(begin)
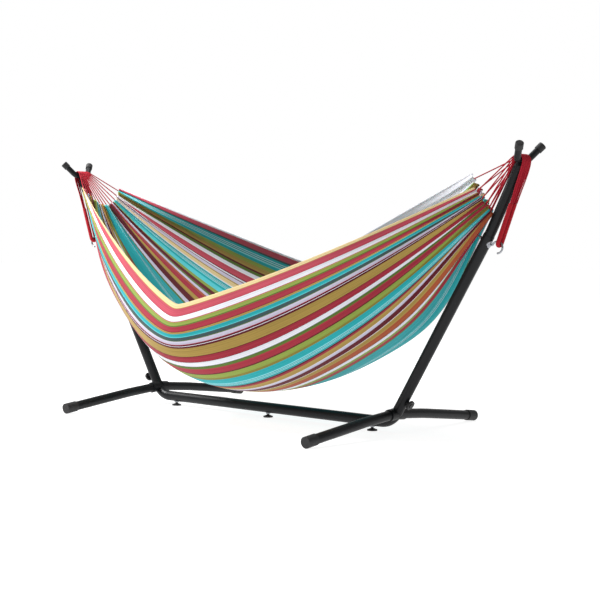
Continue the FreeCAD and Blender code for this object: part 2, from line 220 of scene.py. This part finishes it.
def tube_mesh(name, path, radius, sides=12, lift=None):
    """Closed tube along a path. lift(u, angle) scales the radius, u in metres along the path."""
    heading = np.gradient(path, axis=0)
    heading /= np.linalg.norm(heading, axis=1, keepdims=True)
    length = np.concatenate([[0], np.cumsum(np.linalg.norm(np.diff(path, axis=0), axis=1))])
    side = np.cross(heading[0], [0.013, 1, 0.007])
    angle = np.linspace(0, 2 * math.pi, sides, endpoint=False)
    rings = []
    for i in range(len(path)):
        side = side - heading[i] * side.dot(heading[i])
        side /= np.linalg.norm(side)
        other = np.cross(heading[i], side)
        size = radius * (np.ones(sides) if lift is None else lift(length[i], angle))
        if i in (0, len(path) - 1):
            size = size * END_TAPER
        rings.append(path[i] + np.outer(np.cos(angle) * size, side) + np.outer(np.sin(angle) * size, other))
    uv = np.stack(np.meshgrid(length, np.linspace(0, 1, sides, endpoint=False), indexing="ij"), -1)
    mesh = grid_mesh(name, np.array(rings), uv, close_v=True)
    work = bmesh.new()
    work.from_mesh(mesh)
    bmesh.ops.holes_fill(work, edges=[e for e in work.edges if e.is_boundary])
    bmesh.ops.recalc_face_normals(work, faces=work.faces)
    work.to_mesh(mesh)
    work.free()
    return mesh


# ---- materials ----

class Shader:
    """Short names for building one node material."""

    def __init__(self, name):
        self.material = bpy.data.materials.new(name)
        self.material.use_nodes = True
        self.tree = self.material.node_tree
        self.base = self.tree.nodes["Principled BSDF"]

    def node(self, kind, inputs=None, **settings):
        made = self.tree.nodes.new(kind)
        for key, value in settings.items():
            setattr(made, key, value)
        for key, value in (inputs or {}).items():
            if isinstance(value, bpy.types.NodeSocket):
                self.tree.links.new(value, made.inputs[key])
            else:
                made.inputs[key].default_value = value
        return made

    def math(self, operation, a, b=0.0, c=0.0):
        return self.node("ShaderNodeMath", {0: a, 1: b, 2: c}, operation=operation).outputs[0]

    def set(self, **values):
        for key, value in values.items():
            socket = self.base.inputs[key.replace("_", " ")]
            if isinstance(value, bpy.types.NodeSocket):
                self.tree.links.new(value, socket)
            else:
                socket.default_value = value

    def object_place(self, scale=(1, 1, 1)):
        place = self.node("ShaderNodeTexCoord").outputs["Object"]
        return self.node("ShaderNodeMapping", {"Vector": place, "Scale": scale}).outputs[0]

    def noise(self, scale, detail=3.0, rough=0.5, vector=None):
        inputs = {"Vector": vector or self.object_place(), "Scale": scale, "Detail": detail,
                  "Roughness": rough}
        return self.node("ShaderNodeTexNoise", inputs).outputs["Fac"]

    def spread(self, value, low, high):
        inputs = {"Value": value, "From Min": 0.3, "From Max": 0.7, "To Min": low, "To Max": high}
        return self.node("ShaderNodeMapRange", inputs).outputs["Result"]

    def blend(self, fac, a, b):
        mix = self.node("ShaderNodeMix", data_type="RGBA")
        for socket, value in ((mix.inputs[0], fac), (mix.inputs[6], a), (mix.inputs[7], b)):
            if isinstance(value, bpy.types.NodeSocket):
                self.tree.links.new(value, socket)
            else:
                socket.default_value = value
        return mix.outputs[2]

    def bump(self, height, strength, distance):
        made = self.node("ShaderNodeBump", {"Height": height, "Strength": strength, "Distance": distance})
        self.tree.links.new(made.outputs[0], self.base.inputs["Normal"])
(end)
▸ **Stated exercise**: Give every line of the material again, exactly as it reads.

▸ **Response below**:
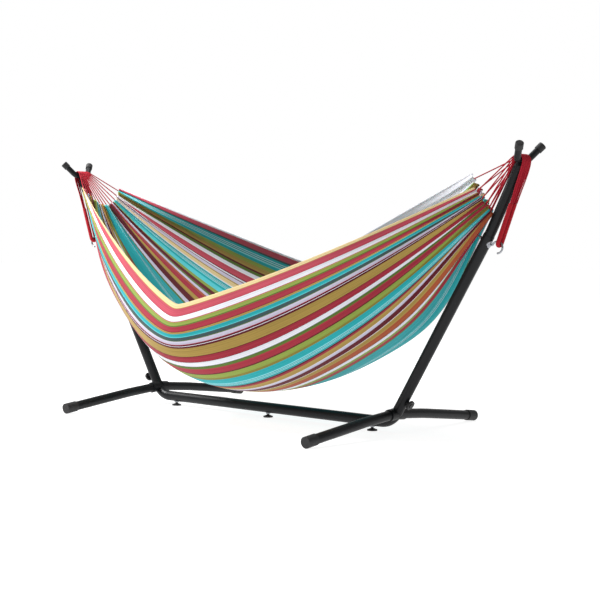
Continue the FreeCAD and Blender code for this object: part 2, from line 220 of scene.py. This part finishes it.
def tube_mesh(name, path, radius, sides=12, lift=None):
    """Closed tube along a path. lift(u, angle) scales the radius, u in metres along the path."""
    heading = np.gradient(path, axis=0)
    heading /= np.linalg.norm(heading, axis=1, keepdims=True)
    length = np.concatenate([[0], np.cumsum(np.linalg.norm(np.diff(path, axis=0), axis=1))])
    side = np.cross(heading[0], [0.013, 1, 0.007])
    angle = np.linspace(0, 2 * math.pi, sides, endpoint=False)
    rings = []
    for i in range(len(path)):
        side = side - heading[i] * side.dot(heading[i])
        side /= np.linalg.norm(side)
        other = np.cross(heading[i], side)
        size = radius * (np.ones(sides) if lift is None else lift(length[i], angle))
        if i in (0, len(path) - 1):
            size = size * END_TAPER
        rings.append(path[i] + np.outer(np.cos(angle) * size, side) + np.outer(np.sin(angle) * size, other))
    uv = np.stack(np.meshgrid(length, np.linspace(0, 1, sides, endpoint=False), indexing="ij"), -1)
    mesh = grid_mesh(name, np.array(rings), uv, close_v=True)
    work = bmesh.new()
    work.from_mesh(mesh)
    bmesh.ops.holes_fill(work, edges=[e for e in work.edges if e.is_boundary])
    bmesh.ops.recalc_face_normals(work, faces=work.faces)
    work.to_mesh(mesh)
    work.free()
    return mesh


# ---- materials ----

class Shader:
    """Short names for building one node material."""

    def __init__(self, name):
        self.material = bpy.data.materials.new(name)
        self.material.use_nodes = True
        self.tree = self.material.node_tree
        self.base = self.tree.nodes["Principled BSDF"]

    def node(self, kind, inputs=None, **settings):
        made = self.tree.nodes.new(kind)
        for key, value in settings.items():
            setattr(made, key, value)
        for key, value in (inputs or {}).items():
            if isinstance(value, bpy.types.NodeSocket):
                self.tree.links.new(value, made.inputs[key])
            else:
                made.inputs[key].default_value = value
        return made

    def math(self, operation, a, b=0.0, c=0.0):
        return self.node("ShaderNodeMath", {0: a, 1: b, 2: c}, operation=operation).outputs[0]

    def set(self, **values):
        for key, value in values.items():
            socket = self.base.inputs[key.replace("_", " ")]
            if isinstance(value, bpy.types.NodeSocket):
                self.tree.links.new(value, socket)
            else:
                socket.default_value = value

    def object_place(self, scale=(1, 1, 1)):
        place = self.node("ShaderNodeTexCoord").outputs["Object"]
        return self.node("ShaderNodeMapping", {"Vector": place, "Scale": scale}).outputs[0]

    def noise(self, scale, detail=3.0, rough=0.5, vector=None):
        inputs = {"Vector": vector or self.object_place(), "Scale": scale, "Detail": detail,
                  "Roughness": rough}
        return self.node("ShaderNodeTexNoise", inputs).outputs["Fac"]

    def spread(self, value, low, high):
        inputs = {"Value": value, "From Min": 0.3, "From Max": 0.7, "To Min": low, "To Max": high}
        return self.node("ShaderNodeMapRange", inputs).outputs["Result"]

    def blend(self, fac, a, b):
        mix = self.node("ShaderNodeMix", data_type="RGBA")
        for socket, value in ((mix.inputs[0], fac), (mix.inputs[6], a), (mix.inputs[7], b)):
            if isinstance(value, bpy.types.NodeSocket):
                self.tree.links.new(value, socket)
            else:
                socket.default_value = value
        return mix.outputs[2]

    def bump(self, height, strength, distance):
        made = self.node("ShaderNodeBump", {"Height": height, "Strength": strength, "Distance": distance})
        self.tree.links.new(made.outputs[0], self.base.inputs["Normal"])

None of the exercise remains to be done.